**Question 1:**

Read through the conversation between a mentor and a student.

**Mentor**: Does anyone recall or know what we call it when 2 lines run side-by-side and never cross?

**Student**: Yes. Lines like that are called parallel lines.

**Mentor**: Great! We've already learned that quadrilaterals have how many sides?

**Student**: Four.

**Mentor**: That's right and we call quadrilaterals with parallel sides parallelograms.

**Student**: But, how can all the sides be parallel if a quadrilateral is a polygon and is all closed off?

**Mentor**: Great thinking! I guess what I should have said is that a parallelogram has two pairs of opposite sides that are parallel, like this:

**Student**: Oh, so the top is parallel to the bottom and the sides are parallel to each other. I understand now!

**Mentor**: Good. Now I want to tell you about a special kind of parallelogram. It's called a rhombus. A rhombus is a parallelogram, but all four sides have the same length.

**Student**: So a rhombus is a type of parallelogram just like a banana is a type of fruit.

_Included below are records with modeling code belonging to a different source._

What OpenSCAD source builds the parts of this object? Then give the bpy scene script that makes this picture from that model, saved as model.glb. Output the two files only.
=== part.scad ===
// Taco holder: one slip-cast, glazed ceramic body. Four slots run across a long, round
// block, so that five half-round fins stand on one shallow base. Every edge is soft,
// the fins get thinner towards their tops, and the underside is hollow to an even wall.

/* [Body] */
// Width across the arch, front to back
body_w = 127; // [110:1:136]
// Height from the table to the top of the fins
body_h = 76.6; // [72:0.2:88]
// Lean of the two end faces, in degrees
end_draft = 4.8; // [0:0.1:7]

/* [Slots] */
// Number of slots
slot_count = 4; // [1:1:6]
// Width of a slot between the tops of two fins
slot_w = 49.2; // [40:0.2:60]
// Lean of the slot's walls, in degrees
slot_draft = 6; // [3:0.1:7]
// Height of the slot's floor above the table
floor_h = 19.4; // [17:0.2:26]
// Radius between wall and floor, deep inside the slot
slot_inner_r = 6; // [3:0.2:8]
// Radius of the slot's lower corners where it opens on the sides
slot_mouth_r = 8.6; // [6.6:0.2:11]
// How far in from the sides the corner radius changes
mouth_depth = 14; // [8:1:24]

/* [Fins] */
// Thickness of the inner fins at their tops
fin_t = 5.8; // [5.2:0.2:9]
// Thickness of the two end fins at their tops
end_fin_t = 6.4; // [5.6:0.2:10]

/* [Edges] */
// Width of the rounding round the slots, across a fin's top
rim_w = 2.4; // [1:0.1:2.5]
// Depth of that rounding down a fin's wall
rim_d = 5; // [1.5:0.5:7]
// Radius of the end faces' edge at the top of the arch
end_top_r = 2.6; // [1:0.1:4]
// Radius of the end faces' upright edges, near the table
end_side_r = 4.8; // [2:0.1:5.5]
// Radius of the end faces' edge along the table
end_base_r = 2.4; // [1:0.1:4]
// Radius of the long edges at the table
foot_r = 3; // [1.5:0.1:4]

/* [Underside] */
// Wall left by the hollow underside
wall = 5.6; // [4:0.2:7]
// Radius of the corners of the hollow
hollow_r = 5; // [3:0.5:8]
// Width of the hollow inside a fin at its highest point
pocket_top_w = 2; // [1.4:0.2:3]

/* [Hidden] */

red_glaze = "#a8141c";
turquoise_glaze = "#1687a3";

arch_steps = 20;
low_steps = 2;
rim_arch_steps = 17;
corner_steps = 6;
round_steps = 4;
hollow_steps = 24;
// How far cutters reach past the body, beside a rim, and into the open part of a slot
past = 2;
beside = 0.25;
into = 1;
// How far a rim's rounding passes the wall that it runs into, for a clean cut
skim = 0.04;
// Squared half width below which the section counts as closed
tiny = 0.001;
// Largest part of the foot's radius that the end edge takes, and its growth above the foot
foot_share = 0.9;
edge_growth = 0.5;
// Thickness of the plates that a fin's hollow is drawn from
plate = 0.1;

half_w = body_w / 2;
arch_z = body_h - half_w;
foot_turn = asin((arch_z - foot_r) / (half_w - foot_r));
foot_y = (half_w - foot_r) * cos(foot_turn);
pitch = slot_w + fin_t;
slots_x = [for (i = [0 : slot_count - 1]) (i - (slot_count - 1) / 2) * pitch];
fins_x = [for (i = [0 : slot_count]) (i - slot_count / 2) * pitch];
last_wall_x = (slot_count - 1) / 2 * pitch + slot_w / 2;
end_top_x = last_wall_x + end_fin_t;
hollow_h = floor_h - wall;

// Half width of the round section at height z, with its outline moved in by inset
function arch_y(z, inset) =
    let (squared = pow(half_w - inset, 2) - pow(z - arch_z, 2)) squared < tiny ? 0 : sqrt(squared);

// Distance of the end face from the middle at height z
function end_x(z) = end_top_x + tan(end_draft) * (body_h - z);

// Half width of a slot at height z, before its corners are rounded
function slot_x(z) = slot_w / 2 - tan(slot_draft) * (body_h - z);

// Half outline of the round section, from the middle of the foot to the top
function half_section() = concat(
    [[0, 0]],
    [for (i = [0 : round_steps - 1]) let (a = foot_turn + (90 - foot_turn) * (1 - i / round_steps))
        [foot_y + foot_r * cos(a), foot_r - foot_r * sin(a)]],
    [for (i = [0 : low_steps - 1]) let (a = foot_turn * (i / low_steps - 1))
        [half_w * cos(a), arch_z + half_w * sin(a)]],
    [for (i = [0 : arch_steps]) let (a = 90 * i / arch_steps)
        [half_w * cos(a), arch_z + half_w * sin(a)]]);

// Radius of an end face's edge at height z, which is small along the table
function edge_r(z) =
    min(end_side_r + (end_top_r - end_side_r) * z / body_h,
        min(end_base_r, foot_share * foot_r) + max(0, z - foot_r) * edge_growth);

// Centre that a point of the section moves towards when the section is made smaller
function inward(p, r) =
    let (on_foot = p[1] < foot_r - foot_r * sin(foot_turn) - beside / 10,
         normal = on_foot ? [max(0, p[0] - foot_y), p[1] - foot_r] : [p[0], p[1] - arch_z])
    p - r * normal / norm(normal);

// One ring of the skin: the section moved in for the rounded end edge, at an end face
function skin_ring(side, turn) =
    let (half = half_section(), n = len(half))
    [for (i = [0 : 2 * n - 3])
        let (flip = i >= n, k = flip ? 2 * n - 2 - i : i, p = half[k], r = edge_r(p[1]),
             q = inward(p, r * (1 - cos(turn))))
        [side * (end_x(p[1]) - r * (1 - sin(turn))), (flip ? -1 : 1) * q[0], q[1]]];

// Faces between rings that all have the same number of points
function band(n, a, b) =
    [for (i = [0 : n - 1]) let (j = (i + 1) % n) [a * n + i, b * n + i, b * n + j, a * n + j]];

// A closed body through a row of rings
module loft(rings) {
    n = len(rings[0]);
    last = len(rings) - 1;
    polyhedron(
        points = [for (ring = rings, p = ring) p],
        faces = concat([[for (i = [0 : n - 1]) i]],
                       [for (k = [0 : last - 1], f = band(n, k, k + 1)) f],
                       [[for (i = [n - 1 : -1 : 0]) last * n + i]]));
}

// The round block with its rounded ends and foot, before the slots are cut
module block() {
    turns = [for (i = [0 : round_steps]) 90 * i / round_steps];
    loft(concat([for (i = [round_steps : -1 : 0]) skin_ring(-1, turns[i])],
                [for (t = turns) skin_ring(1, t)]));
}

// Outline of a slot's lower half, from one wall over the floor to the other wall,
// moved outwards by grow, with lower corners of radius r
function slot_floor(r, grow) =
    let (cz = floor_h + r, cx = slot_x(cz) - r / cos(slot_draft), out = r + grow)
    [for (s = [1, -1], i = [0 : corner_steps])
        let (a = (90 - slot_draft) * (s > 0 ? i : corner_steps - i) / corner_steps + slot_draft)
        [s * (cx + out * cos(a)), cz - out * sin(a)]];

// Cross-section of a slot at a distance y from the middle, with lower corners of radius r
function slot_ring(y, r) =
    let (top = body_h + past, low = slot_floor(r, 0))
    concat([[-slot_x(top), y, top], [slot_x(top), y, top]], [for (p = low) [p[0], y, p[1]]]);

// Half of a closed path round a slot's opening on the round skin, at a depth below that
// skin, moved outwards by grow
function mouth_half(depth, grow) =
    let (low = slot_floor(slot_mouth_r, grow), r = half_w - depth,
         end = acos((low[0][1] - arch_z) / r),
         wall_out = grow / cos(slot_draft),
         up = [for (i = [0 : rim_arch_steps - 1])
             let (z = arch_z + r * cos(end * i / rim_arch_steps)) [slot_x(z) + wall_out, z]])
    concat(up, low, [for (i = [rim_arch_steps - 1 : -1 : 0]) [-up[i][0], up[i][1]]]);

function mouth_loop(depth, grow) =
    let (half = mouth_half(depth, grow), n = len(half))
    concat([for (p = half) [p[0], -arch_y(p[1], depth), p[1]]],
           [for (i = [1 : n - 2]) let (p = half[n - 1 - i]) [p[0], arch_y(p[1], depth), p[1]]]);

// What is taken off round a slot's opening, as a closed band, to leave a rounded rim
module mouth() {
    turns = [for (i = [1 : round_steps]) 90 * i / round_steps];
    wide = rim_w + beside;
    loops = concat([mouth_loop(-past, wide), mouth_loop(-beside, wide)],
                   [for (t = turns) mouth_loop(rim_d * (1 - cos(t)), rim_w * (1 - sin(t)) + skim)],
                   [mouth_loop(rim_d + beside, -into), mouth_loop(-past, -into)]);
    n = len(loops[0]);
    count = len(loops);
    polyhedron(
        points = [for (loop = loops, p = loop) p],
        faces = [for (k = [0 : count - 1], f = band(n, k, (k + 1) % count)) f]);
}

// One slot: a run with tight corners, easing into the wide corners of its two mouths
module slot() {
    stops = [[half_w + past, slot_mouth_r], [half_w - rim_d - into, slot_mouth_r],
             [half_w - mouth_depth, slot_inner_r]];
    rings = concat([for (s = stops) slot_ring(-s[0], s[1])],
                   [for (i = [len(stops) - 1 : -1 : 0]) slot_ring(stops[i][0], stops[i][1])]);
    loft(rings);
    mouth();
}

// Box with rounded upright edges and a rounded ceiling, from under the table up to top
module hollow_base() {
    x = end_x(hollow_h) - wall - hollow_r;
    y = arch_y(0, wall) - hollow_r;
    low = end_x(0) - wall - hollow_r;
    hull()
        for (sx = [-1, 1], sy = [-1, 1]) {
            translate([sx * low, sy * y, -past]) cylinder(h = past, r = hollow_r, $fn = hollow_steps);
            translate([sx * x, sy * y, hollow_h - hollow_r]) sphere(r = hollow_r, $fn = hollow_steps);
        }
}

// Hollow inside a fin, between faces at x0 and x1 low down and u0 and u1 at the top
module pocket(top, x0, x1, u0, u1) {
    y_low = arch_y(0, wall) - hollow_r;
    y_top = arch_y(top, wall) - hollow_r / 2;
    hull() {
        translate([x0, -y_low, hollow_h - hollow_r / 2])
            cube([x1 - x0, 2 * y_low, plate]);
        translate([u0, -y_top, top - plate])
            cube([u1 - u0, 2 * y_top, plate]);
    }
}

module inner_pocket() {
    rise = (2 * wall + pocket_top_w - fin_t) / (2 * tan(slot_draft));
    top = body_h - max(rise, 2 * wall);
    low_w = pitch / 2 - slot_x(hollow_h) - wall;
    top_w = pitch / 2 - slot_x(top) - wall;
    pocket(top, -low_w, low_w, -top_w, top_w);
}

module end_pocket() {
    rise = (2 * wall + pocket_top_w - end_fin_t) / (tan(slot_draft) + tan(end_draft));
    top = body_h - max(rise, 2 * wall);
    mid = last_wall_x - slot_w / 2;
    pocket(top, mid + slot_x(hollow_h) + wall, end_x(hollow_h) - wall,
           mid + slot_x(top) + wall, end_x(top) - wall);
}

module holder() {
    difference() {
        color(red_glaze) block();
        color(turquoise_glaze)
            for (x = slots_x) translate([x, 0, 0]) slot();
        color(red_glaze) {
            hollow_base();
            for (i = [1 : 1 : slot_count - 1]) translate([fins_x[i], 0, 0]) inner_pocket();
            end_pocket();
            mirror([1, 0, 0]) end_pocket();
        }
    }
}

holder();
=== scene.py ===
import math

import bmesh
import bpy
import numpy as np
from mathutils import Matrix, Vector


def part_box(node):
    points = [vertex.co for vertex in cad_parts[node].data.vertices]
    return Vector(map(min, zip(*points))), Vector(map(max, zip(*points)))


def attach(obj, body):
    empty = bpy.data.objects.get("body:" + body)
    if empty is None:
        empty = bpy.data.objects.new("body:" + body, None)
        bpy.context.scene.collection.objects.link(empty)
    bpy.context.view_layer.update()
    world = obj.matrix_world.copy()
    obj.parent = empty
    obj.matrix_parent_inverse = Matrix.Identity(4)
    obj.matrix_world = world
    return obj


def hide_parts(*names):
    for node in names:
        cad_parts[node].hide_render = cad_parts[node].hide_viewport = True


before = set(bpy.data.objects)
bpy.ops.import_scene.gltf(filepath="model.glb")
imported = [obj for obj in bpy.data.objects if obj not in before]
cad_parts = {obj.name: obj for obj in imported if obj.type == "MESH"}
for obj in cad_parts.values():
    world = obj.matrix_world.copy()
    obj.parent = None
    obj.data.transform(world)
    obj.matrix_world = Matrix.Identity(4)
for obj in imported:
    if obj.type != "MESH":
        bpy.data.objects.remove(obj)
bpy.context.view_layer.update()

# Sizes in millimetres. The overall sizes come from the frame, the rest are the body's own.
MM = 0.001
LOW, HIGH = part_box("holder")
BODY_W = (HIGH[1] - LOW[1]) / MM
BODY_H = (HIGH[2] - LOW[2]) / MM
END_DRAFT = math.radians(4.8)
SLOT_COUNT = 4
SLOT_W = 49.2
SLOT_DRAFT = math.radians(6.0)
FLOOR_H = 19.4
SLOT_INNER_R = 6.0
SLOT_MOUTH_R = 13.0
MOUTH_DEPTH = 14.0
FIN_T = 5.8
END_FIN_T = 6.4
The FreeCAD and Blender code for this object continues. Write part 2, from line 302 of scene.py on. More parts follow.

**Mentor**: Right, we should not say that all parallelograms are rhombi, just like we don't say that all fruits are bananas.

**Question for discussion**

Based on the above conversation discuss, with examples and justification whether the following statement is justified:

'A square is a rhombus but a rhombus is not a square'.

**ANSWER:**A square has all the rhombus' properties while the rhombus do not have all of the square's property. For example, a square's adjacent sides are perpendicular to each other while the rhombus' are not perpendicular. Another property is that the length of diagonals of the square are equal but the rhombus' are not the same.